Statistical physics is a mathematical framework developed to study enormous emsembles of physical units as collective systems rather than considering the individual behavior of each unit. Thermodynamical models are the prototypical example of such emsembles: though we understand molecular and atomic collisions reasonably well, we use temperature rather than atomic momenta to characterize and make predictions about a volume of gas. Using a statistical rather than a exact description for all particles helps to understand the dynamics of the ensemble as a whole.

Similarly, statistical descriptions of neural networks have helped to understand how they work and come up with better ways to both train them and utilize available computational resources. The transition from micro to macro has brought both greater understanding of ANNs and DNNs and possible paths for improving them. By contrast to the progress made so far in ML through clever engineering and empirical discovery, the framework of statistical physics can be used to systematize these improvements and offer insights into possible future directions.

A current issue in need of insight is the scaling problem in LLMs: designing and training expontentially larger networks has shown diminishing returns in accuracy. Even Yann LeCun (the “Godfather of AI”), has stated that larger is not better, as the reasoning ability of DNN-based text chatbots does not appear to scale with the financial and environmental assets poured into their construction. For example, the ML industry has led to rises in electricity prices, global GPU and RAM shortages, and overconsumption and pollution of water sources. For all of these reasons, scaling DNNs do not seem to be a long-term and logically sound strategy to produce industrial and consumer-grade tools, opening the floor for alternative computation architectures, such as those developed by the Heisingberg consortium.

Despite their ubiquity, the rise of DNNs was anything but assured. Although the foundations of “learning matrices” were established as far back as sixty years ago, the breakthrough of using graphical processing units (meant for rendering videogames and animations) for the matrix mutiplication operations necessary for training deep neural networks (DNNs) only came about in the early 2000s. The subsequent bonanza on the application of DNNs to practical mathematical and statistical problems thus relied heavily on a sort of hardware lottery that promoted algorithms reliant on matrix multiplication and relegated other forms algorithms as unfeasible mathematical curiosities.

However, similarly to how expert systems were quickly displaced by neural networks by an unplanned convergence between hardware and software, not matrix-multiplication-based learning schemes might provide scaling advantages over DNNs if they are implemented into specialized hardware. Namely, CPU-bound learning is limited by the so-called von Neumman bottleneck introduced by the serialized movement of data between memory and processor. If the calculations could be done in parallel in the memory itself, that would translate to cheaper, faster and leaner computation, incentivizing research and commercialization of alternative learning architectures.

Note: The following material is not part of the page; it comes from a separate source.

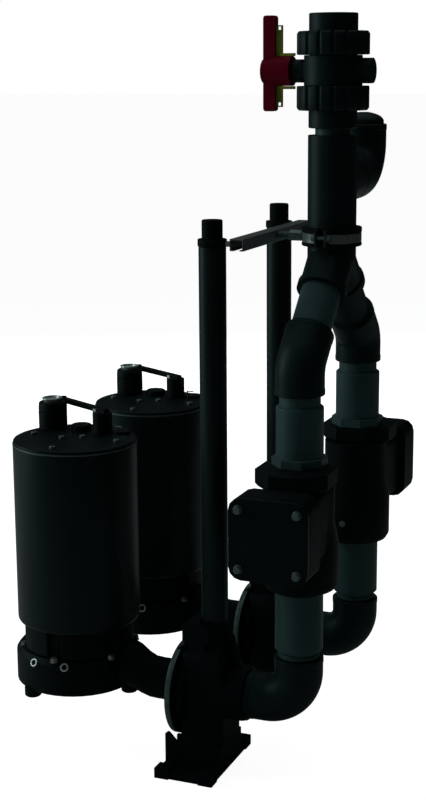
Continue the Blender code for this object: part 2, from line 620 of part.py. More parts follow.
def make_strut():
    """Slotted channel between the rail heads, pinned to both rails, and the clamp's rod."""
    x_low, x_high = STRUT_X
    z_low, z_high = STRUT_Z
    middle_x = (x_low + x_high) / 2.0
    slot_low = middle_x - STRUT_SLOT / 2.0
    slot_high = middle_x + STRUT_SLOT / 2.0
    floor_z = z_low + STRUT_WALL
    section = [(slot_high, z_low), (x_high, z_low), (x_high, z_high), (x_low, z_high), (x_low, z_low),
               (slot_low, z_low), (slot_low, floor_z), (x_low + STRUT_WALL, floor_z),
               (x_low + STRUT_WALL, z_high - STRUT_WALL), (x_high - STRUT_WALL, z_high - STRUT_WALL),
               (x_high - STRUT_WALL, floor_z), (slot_high, floor_z)]
    strut = add_part("strut_channel", "zinc_steel", prism_along_y(section, STRUT_Y), (0.0, 0.0, 0.0))
    for y in TRAIN_Y.values():
        pin = turned_along_x([(STRUT_PIN_R, RAIL_COLLAR_R + GAP),
                              (STRUT_PIN_R, x_low + STRUT_WALL / 2.0)], 12)
        pin.transform(Matrix.Translation((0.0, y, STRUT_AXIS_Z)))
        combine(strut, pin)
    nut_x = RISER_X - CLAMP_R - ROD_NUT_LENGTH
    add_part("clamp_rod", "zinc_steel",
             turned_along_x([(ROD_R, x_high + GAP), (ROD_R, nut_x), (ROD_NUT_R, nut_x),
                             (ROD_NUT_R, RISER_X - CLAMP_R - GAP)], 12),
             (0.0, MIDDLE_Y, STRUT_AXIS_Z))


def clamp_arc(radius, start, steps=14):
    """Points round the +X side, from near -Y to near +Y, whose chords stay outside the radius."""
    sweep = math.pi - 2.0 * start
    outside = radius / math.cos(sweep / steps / 2.0)
    angles = [start - math.pi / 2.0 + sweep * i / steps for i in range(steps + 1)]
    return [(outside * math.cos(angle), outside * math.sin(angle)) for angle in angles]


def make_clamp():
    """Two clamp halves round the Y fitting's barrel, each with an ear on either side."""
    inner = SOCKET_R + GAP
    for name, side in (("clamp_half_rail_side", -1.0), ("clamp_half_far_side", 1.0)):
        ear_low = CLAMP_EAR_OFFSET
        ear_high = CLAMP_EAR_OFFSET + CLAMP_EAR_THICKNESS
        outer_start = math.asin(ear_high / CLAMP_R)
        inner_start = math.asin(ear_low / inner)
        outline = [(ear_low, -CLAMP_EAR_R), (ear_high, -CLAMP_EAR_R)]
        outline += clamp_arc(CLAMP_R, outer_start)
        outline += [(ear_high, CLAMP_EAR_R), (ear_low, CLAMP_EAR_R)]
        outline += reversed(clamp_arc(inner, inner_start))
        outline = [(x * side, y) for x, y in outline]
        add_part(name, "zinc_steel", prism(outline, CLAMP_Z), (RISER_X, MIDDLE_Y, 0.0))


def make_ball_valve():
    """Union ball valve on the common riser."""
    at_valve = (RISER_X, MIDDLE_Y, 0.0)
    add_part("valve_nipple", "light_plastic",
             turned([(VALVE_NIPPLE_R, TEE_TOP_Z + GAP), (VALVE_NIPPLE_R, VALVE_END_Z[0] - GAP)]), at_valve)
    add_part("valve_lower_end", "grey_plastic",
             turned([(VALVE_END_R, VALVE_END_Z[0]), (VALVE_END_R, VALVE_END_Z[1] - GAP)]), at_valve)
    inner = VALVE_END_R + GAP
    low, high = VALVE_NUT_LOW_Z
    add_part("valve_lower_nut", "grey_plastic",
             turned([(VALVE_NUT_R - NUT_CHAMFER[0], low), (VALVE_NUT_R, low + NUT_CHAMFER[1]),
                     (VALVE_NUT_R, high - GAP), (inner, high - GAP), (inner, low)], closed=True), at_valve)
    body_high = VALVE_NUT_HIGH_Z[0] - GAP
    body = add_part("valve_body", "grey_plastic",
                    turned([(VALVE_BODY_R, VALVE_END_Z[1]), (VALVE_BODY_R, body_high)]), at_valve)
    bosses = turned_along_x([(0.010, HUB_X[1] + GAP), (0.010, -STEM_REACH), (STEM_R, -STEM_REACH),
                             (STEM_R, 0.0), (REAR_BOSS_R, 0.0), (REAR_BOSS_R, REAR_BOSS_REACH)], 24)
    bosses.transform(Matrix.Translation((0.0, 0.0, VALVE_AXIS_Z)))
    combine(body, bosses)
    low, high = VALVE_NUT_HIGH_Z
    add_part("valve_upper_nut", "grey_plastic",
             turned([(VALVE_NUT_R, low), (VALVE_NUT_R, high - NUT_CHAMFER[1]),
                     (VALVE_NUT_R - NUT_CHAMFER[0], high), (inner, high), (inner, low)],
                    closed=True), at_valve)
    add_part("valve_upper_end", "grey_plastic",
             turned([(VALVE_END_R, low), (VALVE_END_R, VALVE_TOP_Z), (PIPE_R, VALVE_TOP_Z),
                     (PIPE_R, VALVE_TOP_Z - VALVE_SOCKET_DEPTH)]), at_valve)


def make_valve_handle():
    """Lever on the ball valve's stem, with the insert behind its bar."""
    hinge = make_empty("valve_handle_hinge", (RISER_X, MIDDLE_Y, VALVE_AXIS_Z))
    at_hinge = tuple(hinge.location)
    bar = rounded_rectangle(HANDLE_X, (HANDLE_Z[0] - VALVE_AXIS_Z, HANDLE_Z[1] - VALVE_AXIS_Z), 0.004, 2)
    handle = add_part("valve_handle", "red_plastic",
                      prism_along_y(bar, (-HANDLE_WIDTH / 2.0, HANDLE_WIDTH / 2.0)), at_hinge, hinge)
    combine(handle, turned_along_x([(MEDALLION_R - 0.001, MEDALLION_X), (MEDALLION_R, MEDALLION_X + 0.001),
                                    (MEDALLION_R, HUB_X[0]), (HUB_R, HUB_X[0] + 0.001),
                                    (HUB_R, HUB_X[1])], 24))
    slot_half = INSERT_THICKNESS / 2.0 + GAP
    combine(handle, box((INSERT_X[0] - GAP, INSERT_X[1] + GAP), (-slot_half, slot_half), (-0.030, 0.030)),
            "DIFFERENCE")
    low = INSERT_Z[0] - VALVE_AXIS_Z
    high = INSERT_Z[1] - VALVE_AXIS_Z
    arm_low = HUB_R + 0.0006
    arm_high = arm_low + 0.004
    outline = [(INSERT_X[0], low), (INSERT_X[1], low), (INSERT_X[1], -arm_high - 0.001),
               (INSERT_ARM_X, -arm_high + 0.001), (INSERT_ARM_X, -arm_low), (INSERT_X[1], -arm_low),
               (INSERT_X[1], arm_low), (INSERT_ARM_X, arm_low), (INSERT_ARM_X, arm_high - 0.001),
               (INSERT_X[1], arm_high + 0.001), (INSERT_X[1], high), (INSERT_X[0], high)]
    add_part("handle_insert", "yellow_plastic",
             prism_along_y(outline, (-INSERT_THICKNESS / 2.0, INSERT_THICKNESS / 2.0)), at_hinge, hinge)


def build_station():
    clear_scene()
    for train in TRAIN_Y:
        make_foot(train)
        make_rail(train)
        make_riser(train)
        make_check_valve(train)
        make_pump(train)
    make_y_fitting()
    make_tee_and_flush_port()
    make_strut()
    make_clamp()
    make_ball_valve()
    make_valve_handle()


build_station()
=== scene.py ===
"""Looks of the duplex sewage pump station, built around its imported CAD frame. Units are metres."""
import math

import bmesh
import bpy
from mathutils import Matrix, Vector


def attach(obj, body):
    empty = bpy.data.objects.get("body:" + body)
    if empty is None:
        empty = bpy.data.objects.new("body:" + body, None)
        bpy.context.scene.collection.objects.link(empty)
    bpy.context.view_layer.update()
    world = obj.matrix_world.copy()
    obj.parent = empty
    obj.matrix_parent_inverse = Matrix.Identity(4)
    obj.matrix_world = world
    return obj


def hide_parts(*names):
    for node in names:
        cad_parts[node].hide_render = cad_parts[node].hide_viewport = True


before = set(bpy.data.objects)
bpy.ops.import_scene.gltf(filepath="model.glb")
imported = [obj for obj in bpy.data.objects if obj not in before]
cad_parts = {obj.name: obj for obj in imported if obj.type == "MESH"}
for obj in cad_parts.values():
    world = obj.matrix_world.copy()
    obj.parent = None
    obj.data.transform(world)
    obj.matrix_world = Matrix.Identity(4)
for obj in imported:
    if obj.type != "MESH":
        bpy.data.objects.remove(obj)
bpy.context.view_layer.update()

# Driving dimensions, the same as the CAD's
PUMP_X = -0.2453
RISER_X = 0.1428
TRAIN_SPACING = 0.300
MIDDLE_Y = TRAIN_SPACING / 2.0
TRAINS = (("front", 0.0, -1.0), ("rear", TRAIN_SPACING, 1.0))
SHELL_R = 0.1012
COVER_TOP_Z = 0.5282
PIPE_R = 0.0315
FITTING_R = 0.0379
STRUT_AXIS_Z = 0.8545
CLAMP_Z = (0.8412, 0.8703)
VALVE_AXIS_Z = 1.111

# Smoothness of round pieces
ROUND = 96
BROAD_ROUND = 144
SMALL_ROUND = 64
TINY_ROUND = 32
BOLT_STEPS = 24
ALONG_X = Matrix.Rotation(math.radians(90.0), 4, "Y")


# Materials
def node_of(tree, kind, **inputs):
    """Add a node and set its inputs by name."""
    node = tree.nodes.new(kind)
    for name, value in inputs.items():
        node.inputs[name.replace("_", " ")].default_value = value
    return node


def surface(name, dark, light, rough=(0.4, 0.5), metallic=0.0, specular=0.3, patches=18.0, grain=900.0,
            bump=0.08, relief=0.0004, stretch=(1.0, 1.0, 1.0), spangle=0.0, tint=(0.62, 1.0, 1.0)):
    """Procedural finish: colour and roughness vary in patches, fine grain gives the bump."""
    material = bpy.data.materials.new(name)
    material.use_nodes = True
    tree = material.node_tree
    link = tree.links.new
    shader = tree.nodes["Principled BSDF"]
    shader.inputs["Metallic"].default_value = metallic
    shader.inputs["Specular IOR Level"].default_value = specular
    if tint:
        shader.inputs["Specular Tint"].default_value = (*tint, 1.0)
    place = tree.nodes.new("ShaderNodeTexCoord")
    turn = node_of(tree, "ShaderNodeMapping", Scale=stretch)
    link(place.outputs["Object"], turn.inputs["Vector"])
    broad = node_of(tree, "ShaderNodeTexNoise", Scale=patches, Detail=5.0, Roughness=0.6)
    fine = node_of(tree, "ShaderNodeTexNoise", Scale=grain, Detail=3.0, Roughness=0.55)
    for noise in (broad, fine):
        link(turn.outputs["Vector"], noise.inputs["Vector"])
    ramp = tree.nodes.new("ShaderNodeValToRGB")
    for element, position, colour in zip(ramp.color_ramp.elements, (0.32, 0.68), (dark, light)):
        element.position = position
        element.color = (*colour, 1.0)
    source = broad.outputs["Fac"]
    if spangle:
        cells = node_of(tree, "ShaderNodeTexVoronoi", Scale=spangle)
        link(turn.outputs["Vector"], cells.inputs["Vector"])
        blend = node_of(tree, "ShaderNodeMix", Factor=0.5)
        link(broad.outputs["Fac"], blend.inputs["A"])
        link(cells.outputs["Color"], blend.inputs["B"])
        source = blend.outputs["Result"]
    link(source, ramp.inputs["Fac"])
    link(ramp.outputs["Color"], shader.inputs["Base Color"])
    gloss = node_of(tree, "ShaderNodeMapRange", To_Min=rough[0], To_Max=rough[1])
    link(broad.outputs["Fac"], gloss.inputs["Value"])
    link(gloss.outputs["Result"], shader.inputs["Roughness"])
    height = node_of(tree, "ShaderNodeBump", Strength=bump, Distance=relief)
    link(fine.outputs["Fac"], height.inputs["Height"])
    link(height.outputs["Normal"], shader.inputs["Normal"])
    return material


def shades(colour, spread=0.18):
    """Darker and lighter shade on either side of a colour."""
    return [c * (1.0 - spread) for c in colour], [c * (1.0 + spread) for c in colour]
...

The Heisingberg project’s Ising machine hardware and algorithms are great examples of analogue in-memory computers designed to realize the potential held by a transition from conventional to unconventional computing. At its crux, physics-based computing has the potential to deliver energy-efficient hardware-based computation accelerators purpose-built to realize these alternative learning architectures

Questions abound and the lively discussions with our partners always present me with a fractally complex landscape of what is possible in these systems, which I could not imagine when I picked this niche topic as the central theme of my PhD dissertation. This intersection between nonlinear systems, applied mathematics and statistical physics has compelling open questions with real-world applications, so I am excited to see the collective changes that say that my transition from computational physicist to applied mathematician brings outside of my own neural network reorganization.

A network transition (left) can be thought of as an energy minimization (right) of free energy of the system. We study such mechanisms in the Heisingberg consortium.